Ronaldo Schemidt/AFP/Getty Images


Constellation Brands, the parent company of Modelo beer in the U.S., lowered its profit outlook for the year and notched a drop in net sales in the latest quarter as customers hesitated to spend and continued to be wary about the economy.

Overall net sales fell 5.5% to $2.52 billion, while the company’s top line in its beer division slumped 1.7% and wine and spirit sales fell 28%. Constellation attributed the beer sales drop to “socioeconomic headwinds” and said the decrease in wine and spirits was due to lower consumer demand and the sale of its SVEDKA vodka business early this year.

Constellation’s beer business was hurt by depressed spending and efforts by consumers to save money, a trend that stood out the most in zip codes with bigger Hispanic populations, the company’s CEO and CFO said in prepared remarks. The executives also said that Constellation’s own consumer research showed that most people are worried about the country’s “socioeconomic environment” and personal finances.

“These concerns are impacting social occasions and shopping behaviors with respondents placing gatherings with friends and family in public spaces, gatherings with friends and family at homes, and shopping in convenience stores or gas stations in the top three activities they are doing less of in the last 3 months,” the executives stated.

During Constellation's April earnings call, chief executive Bill Newlands cited an in-house study to explain shifting buying behavior. He cited concerns over "immigration issues" among the company's Hispanic customer base as one of the factors leading to falling sales.
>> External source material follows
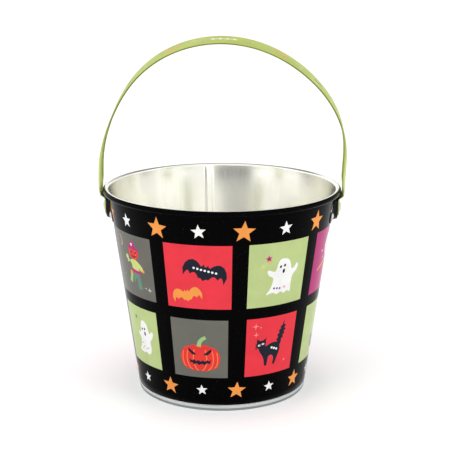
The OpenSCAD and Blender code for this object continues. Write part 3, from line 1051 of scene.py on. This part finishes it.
def strap_world(x, y, s):
    """A point given across the pail, along the strap's width and above the pivot, in the row frame."""
    c, n = math.cos(HANDLE_LEAN), math.sin(HANDLE_LEAN)
    return Vector((x, y * c - s * n, PIVOT_Z + y * n + s * c))


def strap_section(half, sheet, hem):
    """Outline across the strap as (along its width, depth below its outer face)."""
    edge = hem / 2
    half = max(half, edge + 0.05 * MM)
    lip = min(HEM_W, half * 0.5)
    side = [(half * f, FACE_DEPTH - FACE_CROWN * (1 - f * f)) for f in (0.0, 0.35, 0.65, 0.85)]
    side += [(half - edge + edge * math.sin(math.pi * i / 8), edge - edge * math.cos(math.pi * i / 8))
             for i in range(9)]
    side += [(half - lip + 0.25 * MM, hem), (half - lip + 0.08 * MM, hem - 0.06 * MM * (hem > sheet))]
    side += [(half - lip, sheet + (hem - sheet) * 0.5), (half - lip, sheet), (half * 0.3, sheet)]
    return side + [(-v, d) for v, d in reversed(side[1:])]


def strap_normals(stations):
    """Unit vectors, in the plane across the pail, that point from the outer face inward."""
    out = []
    last = len(stations) - 1
    for i in range(last + 1):
        a, b = stations[max(i - 1, 0)], stations[min(i + 1, last)]
        dx, ds = b[0] - a[0], b[1] - a[1]
        length = math.hypot(dx, ds)
        out.append((-ds / length, dx / length))
    return out


def make_strap():
    stations = strap_stations()
    normals = strap_normals(stations)
    verts = []
    for (x, s, half), (nx, ns) in zip(stations, normals):
        foot = smoothstep(HEM_START, FULL_HEM, s)
        sheet = TONGUE_T + (WEB_T - TONGUE_T) * foot
        hem = TONGUE_T + (HEM_T - TONGUE_T) * foot
        if abs(x) < STRAP_X - 0.2 * MM and s < JOGGLE_HIGH:
            nx, ns = -math.copysign(1.0, x), 0.0
        for v, d in strap_section(half, sheet, hem):
            verts.append(strap_world(x + nx * d, v, s + ns * d))
    rows = len(verts) // len(stations)
    faces = grid_faces(len(stations), rows, tube=True)
    faces += [tuple(range(rows)), tuple(range(len(verts) - rows, len(verts)))]
    section = strap_section(STRAP_HALF_W, WEB_T, HEM_T)
    depths = [(section[i][1] + section[(i + 1) % rows][1]) / 2 for i in range(rows)]
    wide = [abs(section[i][0] + section[(i + 1) % rows][0]) / 2 for i in range(rows)]
    below = [depth > EDGE_FROM * HEM_T for depth in depths]
    # Zone 2, the hem's deep outer rounding, carries painted shade over the arch and painted light on the
    # legs
    zones = [2 if low and place > STRAP_HALF_W - HEM_T / 2 else int(low) for low, place in zip(below, wide)]
    indices = [zones[n % rows] for n in range(len(faces) - 2)] + [0, 0]
    names = ["handle_green", "handle_inside", "hem_painted_shade_and_light"]
    strap = make_object("hemmed_strap", verts, faces, names, indices, weld=1e-6)
    sharpen(strap, 60)
    return attach(strap, "handle", "handle_lacquer", "strap_handle")


PRINT_REACH = 84.0
PRINT_HALF_W = 8.5
PRINT_STEP = 1.5


def strap_print():
    """Motifs printed on the strap's outer face: a row of stars at the top, bats and stars beside it."""
    shapes = [("white", star(-7.0 + 4.8 * i, 1.0, 2.6)) for i in range(4)]
    shapes += [("white", ellipse(-4.6 + 4.8 * i, 1.0, 0.7, 0.7, 0, 12)) for i in range(3)]
    for side, place in ((-1, 36.0), (1, 41.0)):
        shapes += placed(bat("orange"), side * place, 0.4, side * 6, 0.34)
        shapes.append(("orange", star(side * (place - 5), 3.8, 1.8, 10)))
        shapes += placed(bat("navy"), side * 72, 0.6, side * 8, 0.26)
        shapes.append(("pale", star(side * 56, -1.0, 2.0, -10)))
        shapes.append(("pale", star(side * 20, 1.4, 1.6, 14)))
    return shapes


def make_strap_print():
    """The strap's print, as a skin laid on the outer face of the arch."""
    stations = strap_stations()
    normals = strap_normals(stations)
    run = [0.0]
    for a, b in zip(stations, stations[1:]):
        run.append(run[-1] + math.hypot(b[0] - a[0], b[1] - a[1]))
    run = [(r - run[-1] / 2) for r in run]
    reach, half = PRINT_REACH, PRINT_HALF_W
    border = with_short_edges([(-reach, -half), (reach, -half), (reach, half), (-reach, half)], PRINT_STEP)
    columns = range(1, int(2 * reach / PRINT_STEP))
    loose = [(-reach + PRINT_STEP * i, -8 + 2 * j) for i in columns for j in range(1, 8)]
    flat, faces, inks = triangulated(strap_print(), loose, border, 1.2)
    keep = [i for i, ink in enumerate(inks) if ink]
    names = sorted({inks[i] for i in keep})
    verts = []
    for along, v in flat:
        at = -along * MM
        x, s = (np.interp(at, run, [p[k] for p in stations]) for k in (0, 1))
        nx, ns = (np.interp(at, run, [n[k] for n in normals]) for k in (0, 1))
        crown = FACE_CROWN * (1 - (v * MM / STRAP_HALF_W) ** 2) + PRINT_LIFT - FACE_DEPTH
        verts.append(strap_world(x - nx * crown, v * MM, s - ns * crown))
    used = sorted({i for f in keep for i in faces[f]})
    order = {old: new for new, old in enumerate(used)}
    kept_faces = [tuple(order[i] for i in faces[f]) for f in keep]
    indices = [names.index(inks[f]) for f in keep]
    skin = make_object("strap_artwork", [verts[i] for i in used], kept_faces, names, indices)
    return attach(skin, "handle", "handle_lacquer")


# --- stage, light and camera


def make_stage():
    """A pale flat floor: one wide disc, a hair below the foot."""
    material, tree, shader = new_material("pale_floor", (0.96, 0.96, 0.96, 1), 0.85)
    tone = ramp(tree, noise(tree, place_vector(tree), 3.0, 2.0), 0.0, 1.0)
    mixed = blend_colours(tree, tone, (0.95, 0.95, 0.95, 1), (0.97, 0.97, 0.97, 1))
    set_inputs(tree, shader, {"Base Color": mixed, "Specular IOR Level": 0.1})
    MATERIALS["pale_floor"] = material
    verts, faces = lathe([(0.0, 0.0), (0.3, 0.0), (1.0, 0.0), (3.0, 0.0)], even_azimuths(96))
    floor = make_object("floor", verts, faces, ["pale_floor"], weld=1e-6)
    floor.location.z = -0.05 * MM


def add_softbox(name, place, aim, size, power):
    """A soft light that mirrors don't show: places and size in metres, power in watts."""
    data = bpy.data.lights.new(name, "AREA")
    data.shape = "RECTANGLE"
    data.size, data.size_y = size
    data.energy = power
    light = bpy.data.objects.new(name, data)
    light.location = place
    light.rotation_mode = "QUATERNION"
    light.rotation_quaternion = (Vector(aim) - Vector(place)).to_track_quat("-Z", "Y")
    light.visible_glossy = False
    bpy.context.scene.collection.objects.link(light)


LIGHT_AIM = (0, 0, 0.1)

# Strength of the light tent's walls by azimuth in degrees, 0 in front and positive towards +X
TENT = [(-180, 1.0), (-166, 1.2), (-150, 1.4), (-104, 1.35), (-92, 1.55), (-72, 1.5), (-60, 1.35),
        (-46, 1.55), (-37, 1.5), (-31, 0.85), (-27, 0.2), (4, 0.2), (8, 0.3), (12, 1.6), (16, 1.6),
        (20, 1.05), (32, 1.1), (40, 1.25), (62, 1.2), (74, 1.05), (84, 1.15), (98, 1.3), (118, 1.05),
        (128, 0.6), (170, 0.6), (180, 0.7)]
TENT_PEAK = 1.6
# Strength seen by glossy surfaces: the ceiling behind and in front, and the least high up in front
CEILING_BEHIND, CEILING_FRONT = 0.25, 1.2
FRONT_ABOVE = 1.3
# Between these sines of elevation the high front begins, the low back ends and the ceiling begins
FRONT_RISE, BACK_FALL, CEILING_RISE = (0.14, 0.2), (0.19, 0.26), (0.46, 0.58)
# Strength seen by matt surfaces, and by the camera
ROOM = 1.14
BACKDROP = 1.05


def tent_strength(tree, direction):
    """Bright walls with a dim card in front, a dimmer part behind and a dim ceiling behind."""
    x, y, z = (add_node(tree, "SeparateXYZ", axis, {"Vector": direction}) for axis in "XYZ")
    turn = maths(tree, "ARCTAN2", x, maths(tree, "MULTIPLY", y, -1.0))
    place = maths(tree, "ADD", maths(tree, "DIVIDE", turn, 2 * math.pi), 0.5)
    walls = tree.nodes.new("ShaderNodeValToRGB")
    stops = walls.color_ramp.elements
    while len(stops) < len(TENT):
        stops.new(0.5)
    for stop, (azimuth, strength) in zip(stops, TENT):
        stop.position = (azimuth + 180) / 360
        stop.color = (strength / TENT_PEAK,) * 3 + (1.0,)
    set_inputs(tree, walls, {"Fac": place})
    ring = maths(tree, "MULTIPLY", walls.outputs["Color"], TENT_PEAK)
    behind = ramp(tree, y, 0.0, 1.0, 0.0, 0.25)
    in_front = maths(tree, "SUBTRACT", 1.0, behind)
    above = maths(tree, "MULTIPLY", ramp(tree, z, 0.0, 1.0, *FRONT_RISE), in_front)
    ring = between(tree, above, ring, maths(tree, "MAXIMUM", ring, FRONT_ABOVE))
    low = ramp(tree, z, 1.0, 0.0, *BACK_FALL)
    high = ramp(tree, z, 0.0, 1.0, *CEILING_RISE)
    ring = between(tree, maths(tree, "MULTIPLY", behind, low), ring, ROOM)
    return between(tree, high, ring, between(tree, behind, CEILING_FRONT, CEILING_BEHIND))


def make_world():
    """White surroundings for the eye, even light for matt surfaces, a light tent for glossy ones."""
    world = bpy.data.worlds.new("studio")
    world.use_nodes = True
    tree = world.node_tree
    tree.nodes.clear()
    glossy, seen = (add_node(tree, "LightPath", ray, {}) for ray in ("Is Glossy Ray", "Is Camera Ray"))
    tent = tent_strength(tree, add_node(tree, "TexCoord", "Generated", {}))
    strength = between(tree, seen, between(tree, glossy, ROOM, tent), BACKDROP)
    light = add_node(tree, "Background", "Background", {"Color": (1, 1, 1, 1), "Strength": strength})
    set_inputs(tree, tree.nodes.new("ShaderNodeOutputWorld"), {"Surface": light})
    bpy.context.scene.world = world


CAMERA_DISTANCE = 852.8 * MM
CAMERA_HEIGHT = 325.0 * MM
CAMERA_PITCH = math.radians(13.84)
CAMERA_AZIMUTH = math.radians(1.69)
CAMERA_LENS, SENSOR_WIDTH = 100.4, 36.0
CAMERA_SHIFT = 0.0068


def make_camera():
    data = bpy.data.cameras.new("camera")
    data.lens = CAMERA_LENS
    data.sensor_width = SENSOR_WIDTH
    data.shift_x = CAMERA_SHIFT
    data.clip_start, data.clip_end = 0.05, 20
    camera = bpy.data.objects.new("camera", data)
    out = Vector((math.sin(CAMERA_AZIMUTH), -math.cos(CAMERA_AZIMUTH), 0)) * CAMERA_DISTANCE
    camera.location = out + Vector((0, 0, CAMERA_HEIGHT))
    camera.rotation_euler = (math.pi / 2 - CAMERA_PITCH, 0, CAMERA_AZIMUTH)
    bpy.context.scene.collection.objects.link(camera)
    bpy.context.scene.camera = camera


make_camera()
make_pail_wall()
make_base()
make_fittings()
make_strap()
make_strap_print()
make_stage()
make_world()
add_softbox("key", (-0.9, -0.9, 1.3), LIGHT_AIM, (0.9, 0.9), 5)
add_softbox("fill", (1.1, -0.7, 0.9), LIGHT_AIM, (0.8, 1.1), 3)
bpy.context.scene.view_settings.view_transform = "Standard"
bpy.context.scene.view_settings.look = "None"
The beer producer is supposed to hold its conference call for its latest quarterly results on Wednesday morning and its annual shareholder meeting later this month.
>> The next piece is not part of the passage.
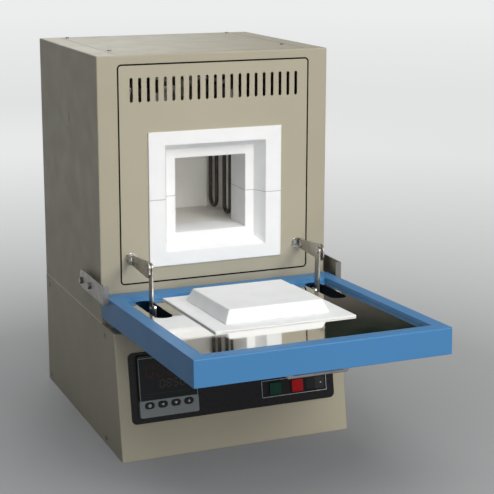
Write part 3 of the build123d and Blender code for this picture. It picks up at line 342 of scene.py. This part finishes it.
def turned(mesh, stations, axis, sides=28):
    """A closed turned solid through (centre, radius) stations, square to an axis."""
    axis = Vector(axis)
    first = axis.orthogonal().normalized()
    second = axis.cross(first)
    rings = [[mesh.verts.new((Vector(centre) + radius * (first * c + second * s)) / 1000)
              for c, s in circle(sides)[:-1]] for centre, radius in stations]
    for near, far in zip(rings, rings[1:]):
        for i in range(sides):
            j = (i + 1) % sides
            mesh.faces.new((near[i], near[j], far[j], far[i]))
    mesh.faces.new(list(reversed(rings[0])))
    mesh.faces.new(rings[-1])


def mm(x, y, z):
    return Vector((x, y, z)) / 1000


# ---------------------------------------------------------------- outlines
def bar(u0, v0, u1, v1):
    return [(u0, v0), (u1, v0), (u1, v1), (u0, v1)]


def ring_bars(u0, v0, u1, v1, width):
    """Four bars that frame a rectangle."""
    return [bar(u0, v0, u1, v0 + width),
            bar(u0, v1 - width, u1, v1),
            bar(u0, v0 + width, u0 + width, v1 - width),
            bar(u1 - width, v0 + width, u1, v1 - width)]


def circle(sides):
    """A unit circle's corners, with the first one again at the end."""
    angles = [2 * math.pi * i / sides for i in range(sides + 1)]
    return [(math.cos(angle), math.sin(angle)) for angle in angles]


def rounded(half_width, bottom, top, radius, steps=6):
    """A rectangle with rounded corners, anticlockwise from the lower right."""
    right = half_width - radius
    centres = ((right, bottom + radius, -90), (right, top - radius, 0),
               (-right, top - radius, 90), (-right, bottom + radius, 180))
    outline = []
    for u, v, start in centres:
        for step in range(steps + 1):
            angle = math.radians(start + 90 * step / steps)
            outline.append((u + radius * math.cos(angle), v + radius * math.sin(angle)))
    return outline


def band(inner, outer):
    """Quads between two paths that have as many points."""
    return [[inner[i], outer[i], outer[i + 1], inner[i + 1]] for i in range(len(inner) - 1)]


# ---------------------------------------------------------------- the sloping front
# metres: the slope rises from the floor plane to SLOPE_TOP
SLOPE_RUN, SLOPE_RISE = 0.035, 0.196
LEAN = math.atan2(SLOPE_RUN, SLOPE_RISE)
SLOPE_TOP = Vector((0.0, -0.062, SLOPE_RISE))
SLOPE_UP = Vector((0.0, math.sin(LEAN), math.cos(LEAN)))
SLOPE_OUT = Vector((0.0, -math.cos(LEAN), math.sin(LEAN)))
ACROSS = Vector((1.0, 0.0, 0.0))


def on_panel(x, up, out):
    """A point of the sloping front: across, up the slope from its top edge, and out of it."""
    return SLOPE_TOP + (ACROSS * x + SLOPE_UP * up + SLOPE_OUT * out) / 1000


def add_print(name, outlines, face, height, material, body="furnace_body"):
    """Print or thin trim that stands out of a face of the controls."""
    prisms(name, outlines, face, face + height, on_panel, body, material)


# ---------------------------------------------------------------- controller display
# a seven-segment figure: the ends of each segment, in shares of its width and height
SEGMENTS = {"a": (0, 1, 1, 1), "b": (1, 0.5, 1, 1), "c": (1, 0, 1, 0.5), "d": (0, 0, 1, 0),
            "e": (0, 0, 0, 0.5), "f": (0, 0.5, 0, 1), "g": (0, 0.5, 1, 0.5)}
DIGIT_SEGMENTS = {"0": "abcdef", "2": "abged", "5": "afgcd", "8": "abcdefg"}
SEGMENT_GAP = 0.35  # at each end, in strokes
SLANT = 0.09
PRINT = 0.08  # height of lit segments and of print
WINDOW_FACE = 8.6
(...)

Constellation is now estimating its earnings for the year will be between $12.07 and $12.37 a share, down from its old estimate of $12.33 to $12.63 a share. It maintained its estimate for comparable earnings per share, which is an adjusted gauge of its profit. For the latest quarter, profit fell 41% to $516.1 million, in part because of the company’s drop in sales and some higher expenses.

The company still expects net sales from its beer business, which also includes the brands Pacifico and Corona Extra, to be between flat and up 3% this fiscal year compared to the prior one.